Mumia Abu-Jamal: Trump is a wolf. He does not understand the meaning, much less the function of the word “empathy.” One cannot seek to help the people who are caged in this carceral state without empathy. Trump really has no substantive prison reform programs at all. But he takes a thimble and makes a bucket out of it. I’ve heard him in debates talking about prison reform, but that’s not really what he supports. It is a political tool meant to pry people away from other candidates in support of his reelection. While it is true that some people have gotten out on the First Step program, Trump has also supported the reinstitution of some of the most repressive institutions in the carceral state — private prisons. This takes us far back to post-Civil War traditions in American life when the state sublet its function to private corporate entities and Black people were forced into slavery by another name.
Can you explain this term, “slavery by another name”?
I refer to the post-Civil War era of the 1870s and the period after Reconstruction that resulted in the eruption of what can only be called a fascist state — openly at first in the Southern half of the United States, then suddenly and quietly in the rest of the country. Against Black life, Black freedom, Black liberty and ostensibly Reconstruction. The people, who were formerly enslaved, were now submitted to Black Codes — laws that only applied to Black people. It was a form of legalized bondage of African Americans under the power of the state. This continued throughout the beginning of the 20th century, which was itself marked by pogroms and race riots in major American cities against Blacks. At the time, white workers were mobilized, both north and south, because Black people were considered threats to their jobs. It was absurd and it was patently unconstitutional.
Can we still see remnants of this today?
Many Americans think that the 13th, 14th and 15th Amendments were introduced to grant freedom and equal rights to Black people. In fact, however, they did nothing of that kind. We are living in a period where Black people are attacked by forces and agents of the state, like the police, with very little control or comeback. This is the kind of unspoken, unwritten impunity that targets Black people in the North, in the South, in the East, in the West, in their homes, in their cars, on the streets, at the job, anywhere…. Black people speak openly about driving while Black, walking while Black and breathing while Black.
Could you talk more about the historical roots of this system, in particular with regards to American policing, and what this means for the present political moment?
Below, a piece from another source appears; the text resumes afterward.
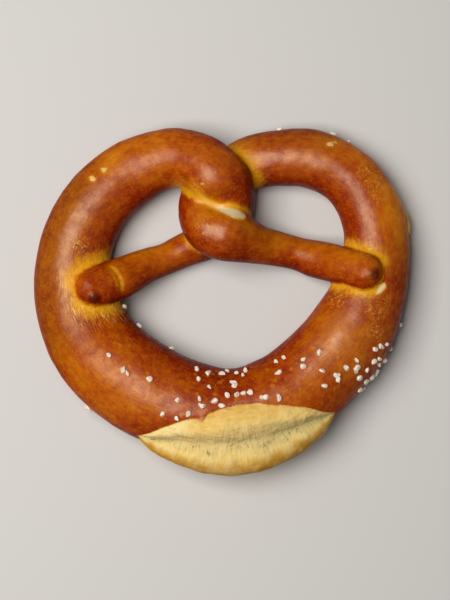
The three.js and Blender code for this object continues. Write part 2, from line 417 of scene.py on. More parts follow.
def swept_dough():
    """The rope as one closed sheet, rolled round its route, that keeps each vertex's place on the rope."""
    turns = np.linspace(0, math.pi / 2, CAP_STEPS + 1)[1:]
    first = rope_at(np.array([ROPE_START]))["half"][0]
    last = rope_at(np.array([ROPE_END]))["half"][0]
    body = np.linspace(ROPE_START, ROPE_END, int((ROPE_END - ROPE_START) / ALONG_STEP) + 1)
    left_cap = ROPE_START - first * np.sin(turns)[::-1]
    right_cap = ROPE_END + last * np.sin(turns)
    lengths = np.concatenate([left_cap, body, right_cap])
    angles = np.linspace(-180, 180, AROUND_STEPS + 1)
    bm = bmesh.new()
    bmesh.ops.create_grid(bm, x_segments=len(lengths) - 1, y_segments=AROUND_STEPS, size=1)
    corners = np.array([(v.co.x + 1, v.co.y + 1) for v in bm.verts]) / 2
    columns = (corners[:, 0] * (len(lengths) - 1)).round().astype(int)
    rows = (corners[:, 1] * AROUND_STEPS).round().astype(int)
    along = lengths[columns]
    angle = angles[rows]
    edge_walk = np.column_stack([lengths, np.zeros(len(lengths)), np.zeros(len(lengths))])
    wander = GROOVE_WANDER * rough(edge_walk, 9, 3, 4)[columns]
    places = metres(skin(along, angle, wander))
    along_layer = bm.verts.layers.float.new("along")
    angle_layer = bm.verts.layers.float.new("angle")
    for vert, place, length, degrees in zip(bm.verts, places, along, angle):
        vert.co = place
        vert[along_layer] = length
        vert[angle_layer] = degrees
    return bm


def fused(bm, name):
    """The same dough with its crossing strands grown together, as an evenly meshed bmesh."""
    bmesh.ops.remove_doubles(bm, verts=bm.verts, dist=1e-6)
    bmesh.ops.recalc_face_normals(bm, faces=bm.faces)
    mesh = bpy.data.meshes.new(name)
    bm.to_mesh(mesh)
    obj = bpy.data.objects.new(name, mesh)
    bpy.context.scene.collection.objects.link(obj)
    remesh = obj.modifiers.new("grown together", "REMESH")
    remesh.mode = "VOXEL"
    remesh.voxel_size = DOUGH_GRAIN * 0.001
    remesh.adaptivity = 0
    ready = obj.evaluated_get(bpy.context.evaluated_depsgraph_get())
    out = bmesh.new()
    out.from_mesh(ready.to_mesh())
    ready.to_mesh_clear()
    bpy.data.objects.remove(obj)
    bpy.data.meshes.remove(mesh)
    drop_bubbles(out)
    return out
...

American policing really differs from the police systems that emerged in European states. There is no co-referent to these systems, they are distinct. Most people lazily believe that American policing emerged as an offspring of Scotland Yard in London. Nothing could be further from the truth. The American police system emerged from the slave system and from a perpetual war against the freedom, movement and liberation of Black people from the land of their oppressors. It was designed to terrorize, humiliate and often destroy Black people as a message to other Black people, who dared to run away from slavery. Forces known as the Ku Klux Klan, the Knights of the White Camelia, and similar organizations performed a super-policing of Black people through terrorism. This was fascism in every sense. Fascism is not [only] an Italian or even a German thing; in many ways, it’s an American thing. And we saw what that means when we looked at that video of George Floyd dying, begging for his life and calling for his mother. The cop kneeling on his neck could not be more nonchalant, more comfortable, more arrogant, because he is doing his job.
And yet, we also see reform movements in the criminal legal system, like the election of progressive prosecutors, many of whom are Black women who ran on platforms to reduce racial disparities in prosecution. Isn’t that a positive development?
Reform movements are playing around the edges of the problem. It is interesting that people think progressive prosecutors could mend this broken system, because, in the end, they are still prosecutors. Their job is to put people in prison. And why are we not talking about changing judges or legislators, who are also engines in this system? Or the media? The media play a remarkable role in driving mass incarceration in America. When people work their way out of the system after 20, 25, 30 or 35 years, it is the media making money by selling stories about the prisoners’ redemption. When you look at the scope of the problem — the fact that millions of people are incarcerated and that the prison system has become a generational employer for the white rural working class — then you see the kind of economic and political impediment to the abolition of this system. We will never heal the social wound of mass incarceration by changing the prosecutors.
Can you elaborate?
Reforms allow us to ignore the structural element that has created mass incarceration. You cannot decarcerate by using the tools of incarceration, because they have a specific function. Decarceration calls for a completely different mindset. I prefer the term adopted by Dr. Angela Y. Davis: abolition. We must move for what we want, not for what we think the system can produce, because the system is the problem, not the solution to the problem.
Given your own experiences with the system, do you at all believe that deep, systemic change is possible?
I obviously think all things are possible. The question is, is it probable? That’s an open political question, because freedom has always been contested in the land that claims to be the land of the free. This is also the land of the incarcerated. There is a reason we speak of “prison nation,” because the numbers in the millions are an American phenomenon. And mass incarceration is a direct response to freedom movements in the United States. Change is contested. But where there is struggle, there is progress. That’s the lesson of Frederick Douglass, and we do well to listen to the original abolitionists to get a sense of what is necessary for this moment. It is relentless, continuous struggle wherever it’s possible — and sometimes even in places where one may think it to be impossible.
Note: This interview has been lightly edited for clarity. A German translation of this interview was published on October 2 by the German daily, Neues Deutschland. The views expressed are the author’s own (Maresi Starzmann) and not necessarily those of the Vera Institute of Justice.